今日の喜怒哀楽の全てが明日の血となり肉となる。だから若いときこそ全力万歳!(もちろん心身を病まぬよう「ペース配分」を考慮してね)
これに気づいた、というか身をもって確信したときに私は、すでに人生の折り返し地点付近にきていた。ああ、もっと早く気づいていればよかった。
そしたら、あんな過去やこんな過去をもっと有効活用できていたのに。でもまあ気づけただけいいや。
今は年齢も年齢だし、功績という名の輝かしい爪痕は残せていないとしても、薄~い引っ掻き傷くらいは残せた気もするので、仕事量をある程度セーブさせてもらっている。仕事以外にも時間を割きたい大切なこともあるし。
まあ、私の場合、エネルギーのさじ加減を会得する前に、寄る年波と共にエネルギーが減少傾向にあるってのがホントのとこかもしれないが。

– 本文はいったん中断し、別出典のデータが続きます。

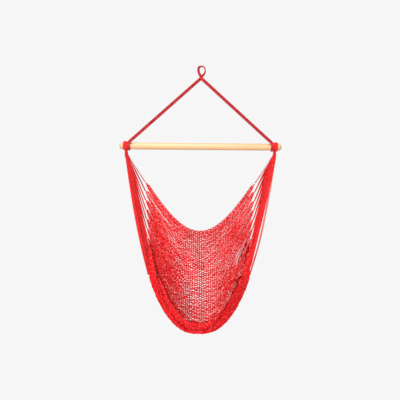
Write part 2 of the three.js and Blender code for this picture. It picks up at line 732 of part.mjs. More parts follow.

ちなみに私の2020年は、長年に渡る物書きとしての産物をたくさん受け取ったありがたい年だった。
この連載もそうだし、処女小説の映画化もそうだし。本業でも、君を始めとする数々の若いアーティストに数多の作詞をやらせてもらえたしね。
プライベートでは子育ての疑似体験をかなり本気でさせてもらい、「私ってこんなにも情が深かったのか!!」と目から鱗がボロボロボローと、どこか恥ずかしくもなってしまった1年だった。
恐ろしいウイルスと常に隣り合わせで思いも寄らぬ世の中になったからこそ、今まで見逃していた幸せもたくさん見つけられた、そんな2020年が終わった。
新しい年、2021年には、世界的な不穏が絶対に収束してほしいと、どうにもこうにも切に願う。